Cleaning up Event Queues - mitikov/KeepSitecoreSimple GitHub Wiki
Why is cleanup needed ?
The more records exist in EventQueue table, the more time and resources it takes for database engine to process requests.
Taking into account fresh events are fetched from all databases by all instances frequently, keeping obsolete entries in database is costly.
A symptom of having to much rows would be timeout errors logged:
Message: Timeout expired. The timeout period elapsed prior to completion of the operation or the server is not responding.
Source: Sitecore.Kernel
at Sitecore.Data.DataProviders.Sql.DataProviderCommand.ExecuteReader()
.....
at Sitecore.Eventing.EventQueue.ProcessEvents(Action`2 handler)
at Sitecore.Eventing.EventProvider.RaiseQueuedEvents()
Who is responsible for cleanup ?
Sitecore.Tasks.CleanupEventQueue agent defined in configuration that is responsible for removing obsolete data.
A more aggressive cleanup policy was implemented in 7.2 Update-4 ref. #392673. It allows to specify number of minutes to keep.
In a later 7.2 Update-5 ref.448452 task was refactored to remove records by batches to avoid SQL Lock escalations
How much data should I keep ?
The less you keep, the better. The CMS doc suggests to keep less than 1000 records, so that would be a starting point.
Cleanup interval should remove only already processed records, thus must be more than the longest-running operation.
Example
OnPublishEndAsync strategy gets data to index from EventQueue after publish is over.
If publish operation took 3 hours, and intervalToKeep equals 2 hours, data published during first hour would not updated in the index.
Records in EventQueue table would be removed by CleanupAgent by the time publish is over.
Processing delay
Many threads can populate Event Queue table at a time:
- Publish operation can be performed in many threads
- Content editing can be performed by many users simultaneously
However Event Queue processing is done in one thread only, thus a processing delay could be introduced.

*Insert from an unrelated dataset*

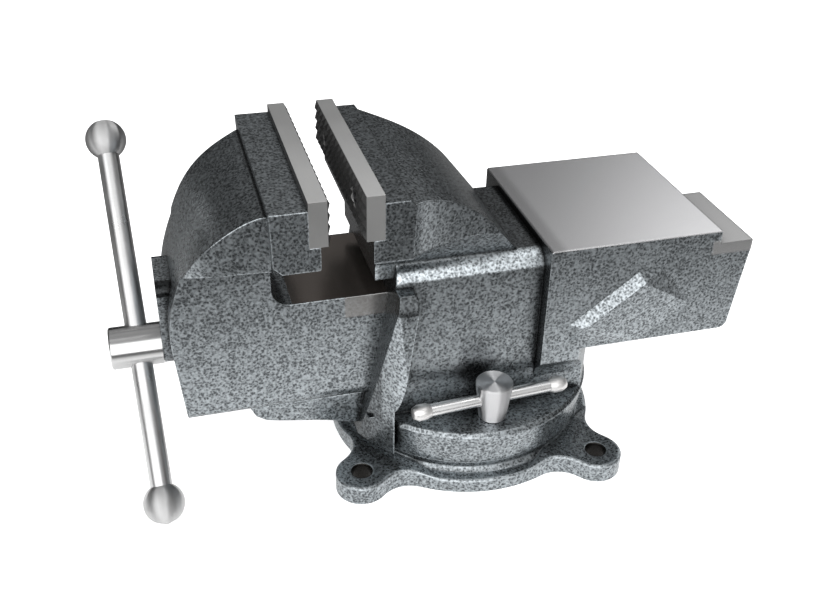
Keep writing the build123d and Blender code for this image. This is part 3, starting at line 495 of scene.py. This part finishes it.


# Metal: what every metal has unless its own values say otherwise, sizes in metres; lineTone is how much darker the
# lines are, roughSpread the least and the most of the roughness in the blotches. A metal may also have
# creaseShade, painted shade in its corners, a factor on upright faces, painted shade below 1 and painted light
# above 1, toothTone on faces towards X, and a painted sheen along Y = (y there, y here, factor there, factor here)
metalBase = {
    "scale": 30.0, "bump": 0.05, "bumpDepth": 0.0002, "lineTone": 0.12, "edge": 0.0005,
    "edgeSamples": 6, "metallic": 1.0, "roughSteps": (0.3, 0.7), "roughSpread": (0.85, 1.2),
    "anisotropy": 0.8, "rotation": 0.25, "creaseStart": 0.35, "sideSteps": (0.4, 0.8),
    "toothSteps": (0.2, 0.5),
}


def makeMetal(name, values, turned=None):
    # Bright metal with tool lines; turned = (point, axis) stretches its gloss across lathe marks
    metal = metalBase | values
    mat, tree, shader, place = newMaterial(name)
    marks = useGroup(tree, lineGroup, {"Vector": place, "Stretch": metal["stretch"],
                                       "Scale": metal["scale"]})
    rounded = addNode(tree, "ShaderNodeBevel", {"Radius": metal["edge"]},
                      samples=metal["edgeSamples"]).outputs[0]
    darker = tuple(part * (1 - metal["lineTone"]) for part in metal["colour"][:3]) + (1.0,)
    base = mixColour(tree, marks["Lines"], darker, metal["colour"])
    # painted shade in the corners
    if "creaseShade" in metal:
        crease = shadeOf(tree, metal["creaseReach"], metal["creaseShade"], metal["creaseStart"])
        base = tint(tree, base, crease)
    # painted shading: upright faces darker or lighter by a factor
    if "sideTone" in metal:
        base = tint(tree, base, ramp(tree, facing(tree, "Z"), *metal["sideSteps"], metal["sideTone"], 1.0))
    if "toothTone" in metal:
        slope = maths(tree, "ABSOLUTE", facing(tree, "X"))
        base = tint(tree, base, ramp(tree, slope, *metal["toothSteps"], 1.0, metal["toothTone"]))
    # painted sheen: the colour scaled by a factor that changes along Y
    if "fade" in metal:
        base = tint(tree, base, ramp(tree, split(tree, place)["Y"], *metal["fade"]))
    put(tree, base, shader["Base Color"])
    shader["Metallic"].default_value = metal["metallic"]
    rough = (metal["roughness"] * spread for spread in metal["roughSpread"])
    put(tree, ramp(tree, marks["Blotch"], *metal["roughSteps"], *rough), shader["Roughness"])
    if turned:
        # tangent = axis x (place - point), across which the marks run
        point, axis = turned
        across = vectorMaths(tree, "CROSS_PRODUCT", axis, vectorMaths(tree, "SUBTRACT", place, point))
        world = addNode(tree, "ShaderNodeVectorTransform", {0: vectorMaths(tree, "NORMALIZE", across)},
                        vector_type="VECTOR", convert_from="OBJECT", convert_to="WORLD").outputs[0]
        put(tree, world, shader["Tangent"])
        shader["Anisotropic"].default_value = metal["anisotropy"]
        shader["Anisotropic Rotation"].default_value = metal["rotation"]
    normal = addNode(tree, "ShaderNodeBump", {"Strength": metal["bump"], "Distance": metal["bumpDepth"],
                                              "Height": marks["Lines"], "Normal": rounded}).outputs[0]
    put(tree, normal, shader["Normal"])
    return mat


# Regions of the castings in metres: (low corner, high corner, softness, then tone, factor or radius)
ironTone = (0.56, 0.56, 0.57, 1.0)
stepTone = (0.25, 0.25, 0.25, 1.0)
oilTone = (0.16, 0.130, 0.110, 1.0)
patchTone = (0.18, 0.177, 0.172, 1.0)
bodyBare = {
    "anvilTop": ((0.0355, -0.0655, 0.1648), (0.1575, 0.0655, 0.1676), 0.0003, ironTone),
    "step": ((0.1520, -0.0655, 0.1480), (0.1850, 0.0090, 0.1580), 0.0010, stepTone),
}
# Painted shade and light on the body, as factors on its colour: a painted shadow of the near lock bolt on the
# housing and of its bar on the flange top; painted shade on the rib's top, front and the housing's side, in the
# corner at the anvil's foot and on the fixed jaw's upper part; painted highlights on the shoulder band and the
# rib's near side
bodyPaintedShadeAndLight = {
    "ribTop": ((-0.0760, -0.0740, 0.1350), (-0.0480, -0.0600, 0.1468), 0.0004, 0.30),
    "boltShadow": ((-0.0230, -0.0600, 0.0620), (0.0020, -0.0500, 0.0820), 0.0080, 0.10),
    "anvilFoot": ((0.0140, -0.0460, 0.1500), (0.0362, 0.0660, 0.1650), 0.0030, 0.35),
    "shoulder": ((-0.1000, -0.0556, 0.1502), (0.0360, -0.0440, 0.1606), 0.0006, 1.70),
    "ribSide": ((-0.0900, -0.1000, 0.0500), (-0.0400, -0.0556, 0.1340), 0.0010, 1.35),
    "housingSide": ((-0.0760, -0.0555, 0.0500), (0.0360, -0.0530, 0.1490), 0.0006, 0.85),
    "fixedJaw": ((-0.0800, -0.0850, 0.1600), (0.0450, 0.0850, 0.2500), 0.0060, 0.70),
    "flangeTop": ((-0.0300, -0.0700, 0.0440), (0.0300, -0.0530, 0.0620), 0.0060, 0.45),
    "ribFront": ((-0.0790, -0.1000, 0.0450), (-0.0752, -0.0560, 0.1360), 0.0006, 0.55),
}
bodySoft = ((-0.1000, -0.0560, 0.1440), (0.0360, -0.0420, 0.1620), 0.0008, 0.0045)
jawBare = {
    "slideTop": ((-0.1290, -0.0410, 0.1369), (0.1460, 0.0410, 0.1380), 0.0004, oilTone),
    "slidePatch": ((-0.0950, -0.0420, 0.1220), (-0.0500, -0.0411, 0.1380), 0.0008, patchTone),
}
# Painted shade on the jaw: the boss's chamfered corner darkened in place of its reflection
jawPaintedShade = {
    "bossCorner": ((-0.2125, -0.0235, 0.1425), (-0.1985, -0.0140, 0.1515), 0.0005, 0.12),
}
baseSoft = ((-0.20, -0.20, 0.0080), (0.20, 0.20, 0.0600), 0.0005, 0.0030)
baseHoles = [(*mount["pos_m"][:2], 0.001 * mount["dims"]["r_mm"])
             for mount in frame["record"]["mounts"] if mount["kind"] == "bore"]

# the body with painted shade on its faces towards -X
bodyPaint = makePaint("bodyPaint", bodyBare.values(), shadeAndLightBoxes=bodyPaintedShadeAndLight.values(), softBox=bodySoft,
                      frontShade=0.3)
jawPaint = makePaint("jawPaint", jawBare.values(), shadeAndLightBoxes=jawPaintedShade.values())
# the base with strong painted highlights on its edges and lighter painted shade in its corners
basePaint = makePaint("basePaint", holes=baseHoles, softBox=baseSoft, hollowShade=0.90,
                      creaseShade=0.60, edgeLight=0.9)

# The turned parts' axes, a point and a direction each: the screw's where it turns, the handle's through
# the middle of its rod and along its slide
spindleAxis = (joints["spindle_turn"]["pos_m"], joints["spindle_turn"]["axis"])
handleAxis = (tuple(np.mean(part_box("handle_rod"), axis=0)), joints["handle_slide"]["axis"])

# The jaw plates: painted shade in the tooth corners and on their upright faces, and a painted sheen brighter
# towards -Y
plateSteel = makeMetal("plateSteel", {
    "colour": (0.58, 0.58, 0.575, 1.0), "roughness": 0.34, "metallic": 0.6, "stretch": (60.0, 2.0, 60.0),
    "creaseReach": 0.004, "creaseShade": 0.03, "sideTone": 0.52, "toothTone": 0.35,
    "fade": (0.075, -0.075, 0.64, 1.0)})
bright = {"colour": (0.66, 0.66, 0.66, 1.0), "roughness": 0.24, "stretch": (60.0, 1.0, 1.0),
          "scale": 40.0, "bump": 0.02}
hubSteel = makeMetal("hubSteel", bright | {"roughness": 0.20}, spindleAxis)
rodSteel = makeMetal("rodSteel", bright | {"stretch": (1.0, 1.0, 60.0), "roughness": 0.32}, handleAxis)
ballSteel = makeMetal("ballSteel", bright | {"roughness": 0.40, "anisotropy": 1.0}, handleAxis)
barSteel = makeMetal("barSteel", bright | {"colour": (0.80, 0.80, 0.80, 1.0), "roughness": 0.26})
knobSteel = makeMetal("knobSteel", bright | {"colour": (0.88, 0.87, 0.86, 1.0), "roughness": 0.45})
blackSteel = makeMetal("blackSteel", {"colour": (0.05, 0.05, 0.055, 1.0), "roughness": 0.4,
                                      "stretch": (1.0, 1.0, 40.0)})
dullIron = makeMetal("dullIron", {"colour": (0.20, 0.19, 0.185, 1.0), "roughness": 0.5,
                                  "stretch": (40.0, 1.0, 1.0), "bump": 0.1})

# Swivel locks: a tapered bolt head with its T bar and a chamfered knob at each end of the bar. Profiles
# are (along the axis, radius) in metres, the bolt's from the bench up; the bar is shifted along itself,
# and edges over sharpAngle, in degrees, stay sharp
swivelLock = {
    "shift": -0.002, "sides": 48, "sharpAngle": 28.0,
    "bolt": ((0.0055, 0.0), (0.0055, 0.0060), (0.0463, 0.0060), (0.0463, 0.0092), (0.0466, 0.0095),
             (0.0725, 0.0126), (0.0742, 0.0126), (0.0750, 0.0119), (0.0750, 0.0)),
    "bar": ((-0.0480, 0.0), (-0.0480, 0.0044), (0.0480, 0.0044), (0.0480, 0.0)),
    "knobStart": 0.0435, "knobSides": 24,
    "knob": ((0.0, 0.0), (0.0, 0.0046), (0.0012, 0.0048), (0.0032, 0.0056), (0.0088, 0.0057),
             (0.0122, 0.0040), (0.0125, 0.0036), (0.0125, 0.0)),
    "steel": {"roughness": 0.45, "anisotropy": 1.0, "colour": (0.79, 0.79, 0.80, 1.0)},
}


def lathe(point, axis, profile, sides):
    # place = point + s * axis + r * (cos t * u + sin t * v): (s, r) runs along the profile, t round the
    # axis, u and v stand square to it; both ends close in a point on the axis
    axis = np.array(axis, float)
    axis /= np.linalg.norm(axis)
    u = np.cross(axis, upright if abs(axis[2]) < 0.9 else (1.0, 0.0, 0.0))
    u /= np.linalg.norm(u)
    v = np.cross(axis, u)
    line = np.array(profile, float)
    t = np.arange(sides) * 2 * math.pi / sides
    ring = np.cos(t)[:, None] * u + np.sin(t)[:, None] * v
    rings = line[1:-1, 0, None, None] * axis + line[1:-1, 1, None, None] * ring[None]
    ends = line[[0, -1], 0, None] * axis
    verts = np.concatenate([rings.reshape(-1, 3), ends]) + np.array(point, float)
    here = np.arange(len(line) - 2)[:, None] * sides + np.arange(sides)
    after = np.roll(here, -1, axis=1)
    quads = np.stack([here[:-1], after[:-1], after[1:], here[1:]], axis=-1).reshape(-1, 4)
    first = np.full(sides, len(verts) - 2)
    last = np.full(sides, len(verts) - 1)
    fans = np.concatenate([np.stack([first, after[0], here[0]], axis=-1),
                           np.stack([last, here[-1], after[-1]], axis=-1)])
    return verts, quads, fans


def makePiece(name, surfaces, mat, body, replaced):
    # the surfaces (verts, quads, fans) joined in one mesh, smooth with sharp corners
    verts, faces, count = [], [], 0
    for points, quads, fans in surfaces:
        verts += points.tolist()
        faces += (quads + count).tolist() + (fans + count).tolist()
        count += len(points)
    mesh = bpy.data.meshes.new(name)
    mesh.from_pydata(verts, [], faces)
    mesh.polygons.foreach_set("use_smooth", np.ones(len(mesh.polygons), bool))
    mesh.set_sharp_from_angle(angle=math.radians(swivelLock["sharpAngle"]))
    mesh.materials.append(mat)
    piece = bpy.data.objects.new(name, mesh)
    bpy.context.scene.collection.objects.link(piece)
    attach(piece, body)
    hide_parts(replaced)


def makeLocks():
    # each bolt stands on its joint's axis, and its bar crosses there along the joint that slides it
    for place in ("near", "far"):
        cross, axis = (joints["lock_" + place + "_turn"][key] for key in ("pos_m", "axis"))
        along = np.array(joints["lever_" + place + "_slide"]["axis"])
        foot = np.array(cross) * (1.0, 1.0, 0.0)
        middle = np.array(cross) + swivelLock["shift"] * along
        bolt = lathe(foot, axis, swivelLock["bolt"], swivelLock["sides"])
        bar = lathe(middle, along, swivelLock["bar"], swivelLock["sides"])
        knobs = [lathe(middle + end * swivelLock["knobStart"] * along, end * along, swivelLock["knob"],
                       swivelLock["knobSides"]) for end in (-1, 1)]
        boltSteel = makeMetal("boltSteel_" + place, bright | swivelLock["steel"], (cross, axis))
        makePiece("turned_bolt_" + place, [bolt], boltSteel, "lock_" + place,
                  "lock_bolt_" + place)
        makePiece("turned_bar_" + place, [bar], barSteel, "lever_" + place,
                  "lock_bar_" + place)
        makePiece("turned_knobs_" + place, knobs, knobSteel, "lever_" + place,
                  "lock_knobs_" + place)


makeLocks()
print("stage: swivel locks turned")

finishes = {
    "vise_body": bodyPaint, "sliding_jaw": jawPaint, "swivel_base": basePaint,
    "fixed_jaw_plate": plateSteel, "moving_jaw_plate": plateSteel,
    "fixed_plate_screws": blackSteel, "moving_plate_screws": blackSteel, "nut_bolts": blackSteel,
    "collar_pin": blackSteel, "main_nut": dullIron, "tee_nut_near": dullIron, "tee_nut_far": dullIron,
    "spindle": hubSteel, "spindle_collar": hubSteel, "handle_rod": rodSteel,
    "upper_handle_ball": ballSteel, "lower_handle_ball": ballSteel,
}
for name, mat in finishes.items():
    nodes[name].data.materials.clear()
    nodes[name].data.materials.append(mat)
print("stage: finishes given to the nodes")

The following SQL can be used to see the current delay :
SELECT SUBSTRING(p.[Key],9,100) AS [Instance],
CONVERT(BINARY(8), CAST(CAST(p.[Value] AS NVARCHAR(10)) AS int )) AS [LastProcessedStamp],
(SELECT COUNT(*) FROM [EventQueue] WHERE [Stamp] > CONVERT(INT, CAST(p.[Value] AS NVARCHAR(8)))) AS [TODO],
(CASE WHEN (q.[Created] is null) THEN
( CONVERT(VARCHAR(24),(SELECT MAX([Created])-MIN([Created]) FROM EventQueue),20) )
ELSE
CONVERT(VARCHAR(24),(SELECT top(1) [Created] AS TopCreated FROM EventQueue order by [Stamp] desc) - (q.[Created]),20)
END ) AS [ProcessingDelay],
SUBSTRING(q.[EventType],0, CHARINDEX(',',q.[EventType])) AS [LastEventType],
q.[InstanceName] as [RaisedByInstance],
q.[UserName] as [RaisedByUser],
q.[Created] as [RaisedTime],
q.[InstanceData] as [LastEventData],
q.[Id] as [LastEqID]
FROM Properties p
FULL join EventQueue q
ON q.[Stamp] = CONVERT(BINARY(8), CAST(CAST(p.[Value] AS NVARCHAR(10)) AS int ))

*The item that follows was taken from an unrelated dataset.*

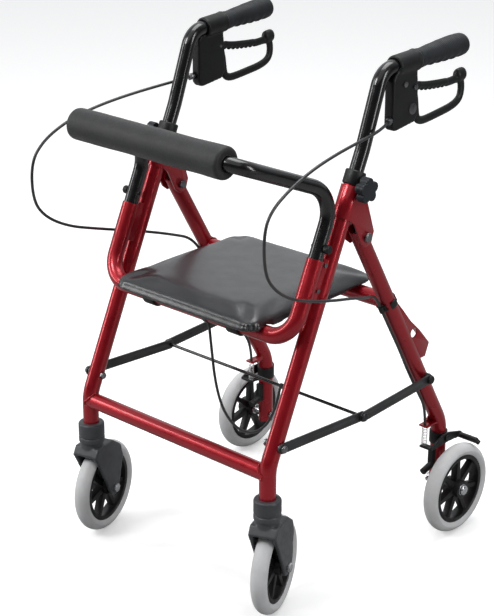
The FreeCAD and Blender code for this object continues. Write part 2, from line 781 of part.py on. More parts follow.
grip_axis = Vector(sin(grip_splay) * cos(grip_rise), cos(grip_splay) * cos(grip_rise), sin(grip_rise))


def along_grip(distance):
    return handle_corner() + grip_axis * distance


def handle_points():
    return [
        Vector(half_track_legs, front_leg_y(handle_foot_z), handle_foot_z),
        Vector(half_track_legs, front_leg_y(handle_turn_z), handle_turn_z),
        handle_corner(),
        along_grip(housing_start + housing_length + ring_length + grip_length - 6),
    ]


def handle_radii():
    return [120.0, handle_corner_r]


def handle_tube():
    return tube_along(handle_points(), handle_radii(), slide_r - run_fit, slide_r - slide_wall)


def hand_grip():
    """Moulded grip: swelling body, flared end and finger ribs underneath."""
    start = housing_start + housing_length + ring_length
    profile = [
        (0, grip_d / 2 - 0.5), (0.12, grip_d / 2 - 1.5), (0.45, grip_d / 2 + 1.0),
        (0.75, grip_d / 2 - 0.6), (0.93, grip_d / 2 + 2.4), (1.0, grip_d / 2 - 3.0),
    ]
    points = [Vector(radius, 0, share * grip_length) for share, radius in profile]
    curve = Part.BSplineCurve()
    curve.interpolate(points)
    outer = curve.toShape()
    top = Part.makeLine(points[-1], Vector(0, 0, grip_length))
    axis = Part.makeLine(Vector(0, 0, grip_length), Vector(0, 0, 0))
    base = Part.makeLine(Vector(0, 0, 0), points[0])
    body = Part.Face(Part.Wire([outer, top, axis, base])).revolve(Vector(0, 0, 0), Z_AXIS, 360)
    for k in range(4):
        groove_z = grip_length * (0.24 + 0.15 * k)
        groove = Part.makeCylinder(9.0, 60, Vector(-30, -(grip_d / 2 + 6.6), groove_z), X_AXIS)
        body = body.cut(groove)
    bore = Part.makeCylinder(slide_r, grip_length - 5.0, Vector(0, 0, -1))
    body = body.cut(bore)
    turn = FreeCAD.Rotation(Vector(0, 0, 1), grip_axis)
    upright = FreeCAD.Rotation(Z_AXIS, 180)
    body.Placement = FreeCAD.Placement(along_grip(start), turn.multiply(upright))
    return body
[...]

WHERE p.[Key] LIKE 'EQStamp%'
order by TODO
ProcessingDelay column shows ~how much time would it take to show just published content.

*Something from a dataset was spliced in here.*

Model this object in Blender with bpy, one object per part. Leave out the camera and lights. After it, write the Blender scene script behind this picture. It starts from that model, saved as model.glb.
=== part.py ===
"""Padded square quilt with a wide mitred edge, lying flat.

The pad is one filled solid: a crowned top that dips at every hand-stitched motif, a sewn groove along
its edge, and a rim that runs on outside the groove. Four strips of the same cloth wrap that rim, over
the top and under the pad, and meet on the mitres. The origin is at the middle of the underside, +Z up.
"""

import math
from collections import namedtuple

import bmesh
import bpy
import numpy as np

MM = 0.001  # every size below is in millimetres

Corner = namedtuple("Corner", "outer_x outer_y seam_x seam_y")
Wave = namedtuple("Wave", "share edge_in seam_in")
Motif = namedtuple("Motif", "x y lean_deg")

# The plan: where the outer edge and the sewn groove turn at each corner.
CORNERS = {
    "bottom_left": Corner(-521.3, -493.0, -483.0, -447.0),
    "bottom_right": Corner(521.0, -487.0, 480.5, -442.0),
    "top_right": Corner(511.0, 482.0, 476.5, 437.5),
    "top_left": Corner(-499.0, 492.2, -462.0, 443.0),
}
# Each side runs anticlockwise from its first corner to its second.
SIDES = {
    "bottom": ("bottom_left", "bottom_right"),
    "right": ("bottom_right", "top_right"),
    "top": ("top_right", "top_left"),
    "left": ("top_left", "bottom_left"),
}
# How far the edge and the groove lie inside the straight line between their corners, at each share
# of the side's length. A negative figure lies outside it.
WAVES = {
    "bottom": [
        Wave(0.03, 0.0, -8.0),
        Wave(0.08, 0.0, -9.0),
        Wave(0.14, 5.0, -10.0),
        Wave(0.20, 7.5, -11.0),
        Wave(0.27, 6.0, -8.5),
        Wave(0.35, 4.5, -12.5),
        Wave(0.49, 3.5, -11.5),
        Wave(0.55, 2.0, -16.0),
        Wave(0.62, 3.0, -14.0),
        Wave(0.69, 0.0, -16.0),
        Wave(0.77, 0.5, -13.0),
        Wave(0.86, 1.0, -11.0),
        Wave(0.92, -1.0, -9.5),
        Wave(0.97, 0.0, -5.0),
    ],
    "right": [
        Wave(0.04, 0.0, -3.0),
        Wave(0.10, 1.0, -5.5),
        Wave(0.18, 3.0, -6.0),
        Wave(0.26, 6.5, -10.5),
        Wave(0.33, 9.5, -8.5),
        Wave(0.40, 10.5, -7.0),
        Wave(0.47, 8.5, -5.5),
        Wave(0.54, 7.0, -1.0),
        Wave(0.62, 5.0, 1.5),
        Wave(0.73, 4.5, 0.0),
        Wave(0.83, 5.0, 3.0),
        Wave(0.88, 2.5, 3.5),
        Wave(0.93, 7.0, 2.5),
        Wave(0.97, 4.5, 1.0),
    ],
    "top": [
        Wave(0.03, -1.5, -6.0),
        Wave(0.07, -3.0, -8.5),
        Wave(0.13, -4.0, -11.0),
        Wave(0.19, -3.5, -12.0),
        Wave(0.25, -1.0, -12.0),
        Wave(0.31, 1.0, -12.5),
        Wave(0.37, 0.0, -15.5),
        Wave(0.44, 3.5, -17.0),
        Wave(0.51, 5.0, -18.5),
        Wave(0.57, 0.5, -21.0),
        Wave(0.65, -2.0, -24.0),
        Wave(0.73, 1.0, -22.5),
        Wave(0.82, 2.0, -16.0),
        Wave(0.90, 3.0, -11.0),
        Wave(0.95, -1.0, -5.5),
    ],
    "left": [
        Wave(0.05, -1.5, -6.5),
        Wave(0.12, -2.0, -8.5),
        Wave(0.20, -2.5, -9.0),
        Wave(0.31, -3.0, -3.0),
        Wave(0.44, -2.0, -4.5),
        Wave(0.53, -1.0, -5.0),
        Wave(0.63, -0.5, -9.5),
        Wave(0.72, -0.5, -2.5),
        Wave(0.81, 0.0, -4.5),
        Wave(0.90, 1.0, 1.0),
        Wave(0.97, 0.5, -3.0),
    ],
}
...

Finding an optimal value for cleanup interval
On the one hand, the more records you store, the less chances you get to remove non-processed event and keep showing obsolete content till server restart.
On the other hand, excessive data brings performance costs that can be avoided.
The good pick would be to find longest running operation, and multiply the duration by 1.5 factor to be on the safe side.
Notes
OnPublishEndAsync strategy has threshold parameter (100 000 by default) and will trigger a full index rebuild when number of changes higher than predefined.
So it would be enough to measure the time it takes in your solution to generate 100 000 rows by publish, and multiply the value by 1.5 factor to add margin for a real life scenarios.